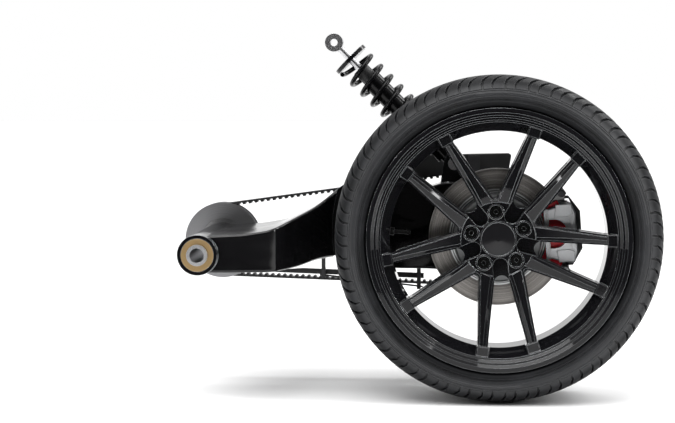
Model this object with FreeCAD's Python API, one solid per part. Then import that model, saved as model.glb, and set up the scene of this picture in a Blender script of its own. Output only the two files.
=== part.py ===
"""Rear wheel and swing arm assembly of a three-wheeled car.

Millimetres. The origin lies on the axis of the pivot bore, in the wheel's middle plane.
+X points to the rear, -Y to the outer side that the wheel's face looks at, +Z up.
Every wheel piece is drawn about the Y axis and then carried to the axle.
"""

import FreeCAD
import Part
import math
import os

Vec = FreeCAD.Vector

# Layout: where the axle lies from the pivot
axle_x = 620.0
axle_z = 32.0
overrun = 5.0
seat_gap = 0.3
running_gap = 0.05
full_turn = 360.0
cubic_cm = 1000.0

# Rim: a one-piece casting, most of its radii counted from the bead seat
rim_seat_radius = 254.0
rim_half_width = 127.0
rim_flange_height = 17.5
rim_flange_thickness = 9.0
rim_seat_width = 27.0
rim_seat_drop = 1.5
rim_lip_rise = 8.0
rim_lip_bevel = 5.5
rim_land_width = 4.5
rim_second_bevel = 5.0
rim_cone_drop = 11.0
rim_waist_drop = 29.5
rim_waist_depth = 42.0
rim_wall = 7.0
rim_well_end_y = -15.0
rim_back_slope_drop = 18.0
rim_back_slope_y = 105.0
rim_back_lip_rise = 9.0
rim_back_land_drop = 7.0
rim_back_land_depth = 14.0

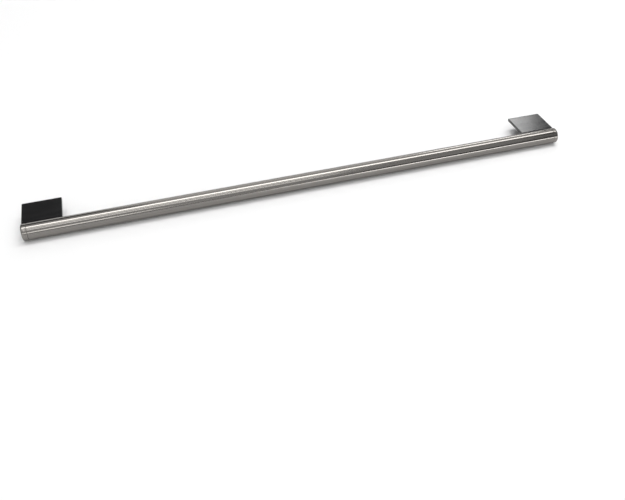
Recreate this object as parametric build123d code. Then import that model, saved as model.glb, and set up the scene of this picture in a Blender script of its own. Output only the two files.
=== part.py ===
from build123d import *
import os
from math import sqrt

# Oven door handle: a round stainless bar on two black brackets, which screws to the door from inside.
# Millimetres, as fitted on a closed upright door.
# +X runs along the bar, +Y points into the door and +Z is up.
# The origin is on the face of the door, midway between the two door screws.
# Both ends are alike, so every piece but the bar is modelled at the +X end and mirrored.
# Threads are left out: a tapped hole is drawn at the outer diameter of its thread.

# Bar
overall_length = 548.0
bar_diameter = 16.0
bar_wall = 1.2
seam_chamfer = 0.25

# Place of the bar in front of the door, and of the brackets' outer sides inside its ends
bar_axis_to_door = 35.5
bracket_inset = 0.75

# End plug: a rim that closes the bar, and a spigot that the bracket's screws pull on
plug_rim_length = 5.0
plug_rim_round = 1.2
plug_past_screw = 8.0
plug_spigot_clearance = 0.05
plug_lead_chamfer = 1.0

# Bracket: a flat plate behind the crown of the bar, on a keel that holds the screws
bracket_width = 36.5
plate_thickness = 2.8
plate_below_crown = 1.4
plate_nose_height = 0.8
plate_edge_round = 0.4
saddle_clearance = 0.05
keel_side_wall = 1.9
keel_bottom_wall = 0.9
keel_bevel = 4.6
keel_edge_round = 0.8
keel_root_round = 1.0
door_edge_chamfer = 0.3
core_pocket_length = 5.0
core_pocket_wall = 2.0

# Bracket screws: M3 x 16 socket cap screws, each on a small washer
screw_diameter = 3.0
screw_length = 16.0
screw_head_diameter = 5.5
screw_head_height = 3.0
screw_head_chamfer = 0.3
screw_socket_width = 2.5
screw_socket_depth = 1.5
screw_tip_chamfer = 0.4
screw_spacing = 17.0
screw_above_axis = 1.2
screw_engagement = 6.0
screw_hole_clearance = 0.2
thread_clearance = 0.05
tapped_hole_past_tip = 1.5
washer_diameter = 6.0
washer_thickness = 0.5
washer_hole_clearance = 0.1
counterbore_clearance = 0.2

# Door insert: a knurled brass bush for an M5 door screw. It bears on the door through the gasket.
door_screw_diameter = 5.0
insert_diameter = 7.0
insert_length = 9.5
insert_waist_length = 1.9
insert_waist_depth = 0.4
insert_mouth_chamfer = 0.4
knurl_depth = 0.25
knurl_flutes = 18
door_screw_clearance = 0.25
door_screw_room = 8.0

# Door gasket: a thin pad between the bracket and the door
gasket_thickness = 0.8
gasket_inset = 0.3
gasket_hole_clearance = 0.1

# How near a corner of a section has to be to the place where it is looked for
near = 0.01

# Radii that follow
bar_radius = bar_diameter / 2
bar_bore_radius = bar_radius - bar_wall
spigot_radius = bar_bore_radius - plug_spigot_clearance
saddle_radius = bar_radius + saddle_clearance
screw_radius = screw_diameter / 2
screw_hole_radius = screw_radius + screw_hole_clearance
tapped_hole_radius = screw_radius + thread_clearance
washer_radius = washer_diameter / 2
counterbore_radius = washer_radius + counterbore_clearance
door_screw_radius = door_screw_diameter / 2
door_screw_hole_radius = door_screw_radius + door_screw_clearance
insert_radius = insert_diameter / 2

# Places along X
bar_length = overall_length - 2 * plug_rim_length
bar_end_x = bar_length / 2
plug_end_x = overall_length / 2
bracket_x = plug_end_x - bracket_inset - bracket_width / 2
outer_screw_x = bracket_x + screw_spacing / 2
inner_screw_x = bracket_x - screw_spacing / 2
spigot_start_x = inner_screw_x - plug_past_screw

# Places along Y, from the bar to the door
bar_y = -bar_axis_to_door
screw_tip_y = bar_y + spigot_radius - screw_engagement
screw_head_y = screw_tip_y + screw_length
washer_y = screw_head_y - washer_thickness
door_y = 0.0
bracket_door_y = door_y - gasket_thickness
insert_bar_y = door_y - insert_length

# Heights, and the half width of the keel that goes round the screws
plate_top_z = bar_radius - plate_below_crown
plate_under_z = plate_top_z - plate_thickness
keel_bottom_z = -(insert_radius + keel_bottom_wall)
keel_half_width = screw_spacing / 2 + counterbore_radius + keel_side_wall

# Where the nose of the plate is as high as plate_nose_height above the saddle
nose_y = bar_y + sqrt(saddle_radius**2 - (plate_top_z - plate_nose_height) ** 2)

FROM_START = (Align.CENTER, Align.CENTER, Align.MIN)


def rod_along_x(radius, x_start, x_end):
    """A cylinder on the bar's axis."""
    rod = Cylinder(radius, x_end - x_start, align=FROM_START)
    return Pos(x_start, bar_y, 0) * Rot(0, 90, 0) * rod


def rod_along_y(radius, x, z, y_start, y_end):
    """A cylinder that points at the door."""
    rod = Cylinder(radius, y_end - y_start, align=FROM_START)
    return Pos(x, y_start, z) * Rot(-90, 0, 0) * rod


def bar_tube():
    """The bar, with a hole in its back for each bracket screw."""
    tube = rod_along_x(bar_radius, -bar_end_x, bar_end_x)
    tube = chamfer(tube.edges().filter_by(GeomType.CIRCLE), seam_chamfer)
    tube -= rod_along_x(bar_bore_radius, -bar_end_x, bar_end_x)
    for x in (-outer_screw_x, -inner_screw_x, inner_screw_x, outer_screw_x):
        tube -= rod_along_y(screw_hole_radius, x, screw_above_axis, bar_y, bar_y + bar_radius)
    return tube


def end_plug():
    """A turned plug: its rim carries on the line of the bar, and its spigot is tapped for the screws."""
    rim = rod_along_x(bar_radius, bar_end_x, plug_end_x)
    rim = fillet(rim.edges().sort_by(Axis.X)[-1], plug_rim_round)
    rim = chamfer(rim.edges().sort_by(Axis.X)[0], seam_chamfer)
    spigot = rod_along_x(spigot_radius, spigot_start_x, bar_end_x)
    spigot = chamfer(spigot.edges().sort_by(Axis.X)[0], plug_lead_chamfer)
    plug = rim + spigot
    for x in (inner_screw_x, outer_screw_x):
        plug -= rod_along_y(
            tapped_hole_radius,
            x,
            screw_above_axis,
            screw_tip_y - tapped_hole_past_tip,
            bar_y + bar_radius,
        )
    return plug


def both_corners(section, x, z):
    """The corner of a section at x and z, and its mirror image."""
    return section.vertices().filter_by(lambda at: abs(abs(at.X) - x) < near and abs(at.Y - z) < near)


def bracket_section():
    """The bracket as seen from the door: a wide plate over a keel with bevelled lower edges."""
    half_width = bracket_width / 2
    bevel_top_z = keel_bottom_z + keel_bevel
    foot_half_width = keel_half_width - keel_bevel
    right_side = [
        (half_width, plate_top_z),
        (half_width, plate_under_z),
        (keel_half_width, plate_under_z),
        (keel_half_width, bevel_top_z),
        (foot_half_width, keel_bottom_z),
    ]
    left_side = [(-x, z) for x, z in reversed(right_side)]
    section = make_face(Polyline(*right_side, *left_side, close=True))
    rounds = [plate_edge_round, plate_edge_round, keel_root_round, keel_edge_round, keel_edge_round]
    for corner, radius in zip(right_side, rounds):
        section = fillet(both_corners(section, *corner), radius)
    return section


def bracket_prism(section, y_bar_side, y_door_side):
    """A section of the bracket, drawn in X and Z, drawn out between two places along Y."""
    on_door_side = Plane.XZ.offset(-y_door_side)
    prism = extrude(on_door_side * section, y_door_side - y_bar_side)
    return Pos(bracket_x, 0, 0) * prism


def bracket():
    """A moulded bracket, hollowed round the bar, counterbored for its screws and cored from below."""
    body = bracket_prism(bracket_section(), nose_y, bracket_door_y)
    outline = body.faces().sort_by(Axis.Y)[-1].outer_wire()
    body = chamfer(outline.edges(), door_edge_chamfer)
    body -= rod_along_x(saddle_radius, -overall_length, overall_length)
    for x in (inner_screw_x, outer_screw_x):
        body -= rod_along_y(screw_hole_radius, x, screw_above_axis, bar_y, washer_y)
        body -= rod_along_y(counterbore_radius, x, screw_above_axis, washer_y, bracket_door_y)
    body -= rod_along_y(insert_radius, bracket_x, 0, insert_bar_y, bracket_door_y)
    body -= rod_along_y(door_screw_hole_radius, bracket_x, 0, insert_bar_y - door_screw_room, insert_bar_y)
    pocket_width = screw_spacing - 2 * (screw_hole_radius + core_pocket_wall)
    pocket = Box(
        pocket_width,
        core_pocket_length,
        plate_under_z - keel_bottom_z,
        align=(Align.CENTER, Align.MIN, Align.MIN),
    )
    return body - Pos(bracket_x, bar_y + saddle_radius + core_pocket_wall, keel_bottom_z) * pocket


def bracket_screw(x):
    """A socket cap screw, driven from the door side into the plug."""
    shank = rod_along_y(screw_radius, x, screw_above_axis, screw_tip_y, screw_head_y)
    shank = chamfer(shank.edges().sort_by(Axis.Y)[0], screw_tip_chamfer)
    head_end_y = screw_head_y + screw_head_height
    head = rod_along_y(screw_head_diameter / 2, x, screw_above_axis, screw_head_y, head_end_y)
    head = chamfer(head.edges().sort_by(Axis.Y)[-1], screw_head_chamfer)
    hexagon = RegularPolygon(screw_socket_width / 2, 6, major_radius=False)
    socket = Rot(90, 0, 0) * extrude(hexagon, screw_socket_depth)
    return shank + head - Pos(x, head_end_y, screw_above_axis) * socket


def screw_washer(x):
    """A flat washer under the head of a bracket screw."""
    washer = rod_along_y(washer_radius, x, screw_above_axis, washer_y, screw_head_y)
    hole_radius = screw_radius + washer_hole_clearance
    return washer - rod_along_y(hole_radius, x, screw_above_axis, washer_y, screw_head_y)


def door_insert():
    """A tapped bush set in the bracket: two knurled bands with a waist between them."""
    bush = rod_along_y(insert_radius, bracket_x, 0, insert_bar_y, door_y)
    flute = Rot(-90, 0, 0) * extrude(RegularPolygon(knurl_depth, 4), insert_length)
    for turn in PolarLocations(insert_radius, knurl_flutes):
        around = Pos(bracket_x, insert_bar_y, 0) * Rot(90, 0, 0) * turn * Rot(-90, 0, 0)
        bush -= around * flute
    waist_start_y = insert_bar_y + (insert_length - insert_waist_length) / 2
    waist_end_y = waist_start_y + insert_waist_length
    waist = rod_along_y(insert_radius, bracket_x, 0, waist_start_y, waist_end_y)
    waist_core_radius = insert_radius - insert_waist_depth
    bush -= waist - rod_along_y(waist_core_radius, bracket_x, 0, waist_start_y, waist_end_y)
    bush -= rod_along_y(door_screw_radius, bracket_x, 0, insert_bar_y, door_y)
    mouth = bush.faces().sort_by(Axis.Y)[-1].inner_wires()[0]
    return chamfer(mouth.edges(), insert_mouth_chamfer)


def door_gasket():
    """A flat pad cut to the bracket's outline, with a hole over each hole in the bracket."""
    pad = bracket_prism(offset(bracket_section(), -gasket_inset), bracket_door_y, door_y)
    for x in (inner_screw_x, outer_screw_x):
        pad -= rod_along_y(counterbore_radius, x, screw_above_axis, bracket_door_y, door_y)
    hole_radius = insert_radius + gasket_hole_clearance
    return pad - rod_along_y(hole_radius, bracket_x, 0, bracket_door_y, door_y)


end_pieces = {
    "end_plug": end_plug(),
    "bracket": bracket(),
    "bracket_screw_outer": bracket_screw(outer_screw_x),
    "bracket_screw_inner": bracket_screw(inner_screw_x),
    "screw_washer_outer": screw_washer(outer_screw_x),
    "screw_washer_inner": screw_washer(inner_screw_x),
    "door_insert": door_insert(),
    "door_gasket": door_gasket(),
}

nodes = {"bar_tube": bar_tube()}
for name, piece in end_pieces.items():
    nodes[name + "_right"] = piece
    nodes[name + "_left"] = mirror(piece, about=Plane.YZ)

os.makedirs("parts", exist_ok=True)
for name, solid in nodes.items():
    solid.label = name
    export_step(solid, "parts/" + name + ".step")
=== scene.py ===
# Oven door handle: a straight ground stainless bar on two black moulded brackets, lying on a pale floor.
# Metres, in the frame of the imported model: +X along the bar, +Y into the door, +Z up.
import math

import bmesh
import bpy
from mathutils import Matrix, Vector


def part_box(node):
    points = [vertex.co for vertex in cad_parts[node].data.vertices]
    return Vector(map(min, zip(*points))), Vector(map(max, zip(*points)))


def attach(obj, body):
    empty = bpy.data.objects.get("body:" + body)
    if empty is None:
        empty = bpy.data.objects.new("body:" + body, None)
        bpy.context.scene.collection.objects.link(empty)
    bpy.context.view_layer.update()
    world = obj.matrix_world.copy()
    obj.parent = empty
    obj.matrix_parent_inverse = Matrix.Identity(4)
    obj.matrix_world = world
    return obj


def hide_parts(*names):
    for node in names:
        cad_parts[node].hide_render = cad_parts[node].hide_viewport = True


MM = 0.001

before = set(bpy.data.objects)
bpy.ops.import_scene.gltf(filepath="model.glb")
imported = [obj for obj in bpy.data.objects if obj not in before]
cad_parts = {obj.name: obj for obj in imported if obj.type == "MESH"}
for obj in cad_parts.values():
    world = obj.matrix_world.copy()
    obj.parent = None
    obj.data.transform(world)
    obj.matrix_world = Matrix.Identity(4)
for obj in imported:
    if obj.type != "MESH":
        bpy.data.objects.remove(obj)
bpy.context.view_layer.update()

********

▸ EXERCISE DETAILS
Set down exactly the lines from the line that contains "hole_radius = insert_radius" to the line that contains "obj.parent = None", both lines included, and nothing more.

▸ EXERCISE RESULT
    hole_radius = insert_radius + gasket_hole_clearance
    return pad - rod_along_y(hole_radius, bracket_x, 0, bracket_door_y, door_y)


end_pieces = {
    "end_plug": end_plug(),
    "bracket": bracket(),
    "bracket_screw_outer": bracket_screw(outer_screw_x),
    "bracket_screw_inner": bracket_screw(inner_screw_x),
    "screw_washer_outer": screw_washer(outer_screw_x),
    "screw_washer_inner": screw_washer(inner_screw_x),
    "door_insert": door_insert(),
    "door_gasket": door_gasket(),
}

nodes = {"bar_tube": bar_tube()}
for name, piece in end_pieces.items():
    nodes[name + "_right"] = piece
    nodes[name + "_left"] = mirror(piece, about=Plane.YZ)

os.makedirs("parts", exist_ok=True)
for name, solid in nodes.items():
    solid.label = name
    export_step(solid, "parts/" + name + ".step")
=== scene.py ===
# Oven door handle: a straight ground stainless bar on two black moulded brackets, lying on a pale floor.
# Metres, in the frame of the imported model: +X along the bar, +Y into the door, +Z up.
import math

import bmesh
import bpy
from mathutils import Matrix, Vector


def part_box(node):
    points = [vertex.co for vertex in cad_parts[node].data.vertices]
    return Vector(map(min, zip(*points))), Vector(map(max, zip(*points)))


def attach(obj, body):
    empty = bpy.data.objects.get("body:" + body)
    if empty is None:
        empty = bpy.data.objects.new("body:" + body, None)
        bpy.context.scene.collection.objects.link(empty)
    bpy.context.view_layer.update()
    world = obj.matrix_world.copy()
    obj.parent = empty
    obj.matrix_parent_inverse = Matrix.Identity(4)
    obj.matrix_world = world
    return obj


def hide_parts(*names):
    for node in names:
        cad_parts[node].hide_render = cad_parts[node].hide_viewport = True


MM = 0.001

before = set(bpy.data.objects)
bpy.ops.import_scene.gltf(filepath="model.glb")
imported = [obj for obj in bpy.data.objects if obj not in before]
cad_parts = {obj.name: obj for obj in imported if obj.type == "MESH"}
for obj in cad_parts.values():
    world = obj.matrix_world.copy()
    obj.parent = None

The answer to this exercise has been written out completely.